Thursday, 15th.—Who can wonder that sailors never tire of seeing the sea. With what a loyal instinct the old retired captain seeks the shelter of some wave-worn cliff where the familiar spray may kiss his weather-beaten cheek, and the cry of the deep be the lullaby of his last sleep. Primeval forests want light; prairies are “stale and flat” if not “unprofitable;” mountain ranges, those petrified waves of earth, are groups of individuals: but ocean is one, an adequate expression of extent illimitable, of bulk immeasurable, of depth unfathomable, of force irresistible, of life everlasting. It is the eternity of time. But here in Cuba, where so much is transitory and fugitive, where the accumulation of wealth to expend elsewhere is the aim of all, the æsthetic claims of the sea are unregarded. The backs of the houses are universally turned towards it. The Cubans smother palaces in narrow streets, rejecting the air which has learned purity and inspiration from the sea, for siroccos of dust and heat. Ugly wharves abound, so do batteries to make might right. It is only in refinement without degeneracy, in taste without tinsel, in wealth without avarice, that you find the loving adornment of ocean’s shores.

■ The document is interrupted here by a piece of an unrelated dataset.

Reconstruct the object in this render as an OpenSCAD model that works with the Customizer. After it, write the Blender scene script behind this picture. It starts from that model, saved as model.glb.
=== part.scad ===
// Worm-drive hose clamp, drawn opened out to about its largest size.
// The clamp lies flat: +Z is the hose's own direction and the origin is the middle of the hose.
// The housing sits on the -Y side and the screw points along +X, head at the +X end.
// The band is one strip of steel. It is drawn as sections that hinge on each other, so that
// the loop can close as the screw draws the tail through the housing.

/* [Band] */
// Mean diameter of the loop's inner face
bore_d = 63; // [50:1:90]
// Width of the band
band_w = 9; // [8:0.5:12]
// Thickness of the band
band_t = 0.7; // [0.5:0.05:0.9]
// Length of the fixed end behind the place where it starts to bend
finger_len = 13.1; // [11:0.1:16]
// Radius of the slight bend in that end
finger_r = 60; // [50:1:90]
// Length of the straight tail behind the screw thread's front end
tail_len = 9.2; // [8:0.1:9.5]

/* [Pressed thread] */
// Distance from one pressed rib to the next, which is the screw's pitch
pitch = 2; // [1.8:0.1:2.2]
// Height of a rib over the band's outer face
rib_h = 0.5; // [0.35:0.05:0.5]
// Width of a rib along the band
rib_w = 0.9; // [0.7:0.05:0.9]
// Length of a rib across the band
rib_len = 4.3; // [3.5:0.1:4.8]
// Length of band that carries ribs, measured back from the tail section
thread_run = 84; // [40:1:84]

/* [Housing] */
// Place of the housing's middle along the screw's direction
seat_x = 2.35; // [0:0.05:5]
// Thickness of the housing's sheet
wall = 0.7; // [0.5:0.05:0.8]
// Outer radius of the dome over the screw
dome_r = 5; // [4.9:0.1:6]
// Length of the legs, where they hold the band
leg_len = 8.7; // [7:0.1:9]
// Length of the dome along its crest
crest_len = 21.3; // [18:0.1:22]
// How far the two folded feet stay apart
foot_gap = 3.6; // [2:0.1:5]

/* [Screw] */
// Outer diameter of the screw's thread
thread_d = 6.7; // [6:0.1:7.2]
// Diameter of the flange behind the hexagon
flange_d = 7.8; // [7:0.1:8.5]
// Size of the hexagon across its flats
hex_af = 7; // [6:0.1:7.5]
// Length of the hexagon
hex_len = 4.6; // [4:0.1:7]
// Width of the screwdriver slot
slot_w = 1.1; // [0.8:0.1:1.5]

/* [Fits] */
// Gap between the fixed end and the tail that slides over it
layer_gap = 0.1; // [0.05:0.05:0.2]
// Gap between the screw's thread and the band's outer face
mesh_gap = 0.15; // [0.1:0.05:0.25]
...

We rode, while thinking and saying these things, to Chomero, a little bay with little cottages on its little sandy shore; little shrubs, little shells, and little life. A square fort guards it in sinister silence; a large railway station promises to turn the little Chomero into the large suburban Carmelo, and straight streets, straight avenues, and right angles threaten to make it as ugly as the tasteless plans of architects could devise.
But deliciously sweet is the air; deliciously sweet the new old story of the sea, and deliciously sweet the mareschino with which we flavor our aqua pura. All things return to their original starting point. Existence is a rounding of circles. The sun, a tired prodigal, returns to the parent arms of the horizon; like Socrates, his last act is to bathe, which he does in the returning tide, and he returns to el Hotel de la Reina, there to chat with Father, C—— or play with Señor R——, or, better still, to lounge on the sofas and fan our tropical thoughts into tropical dreams.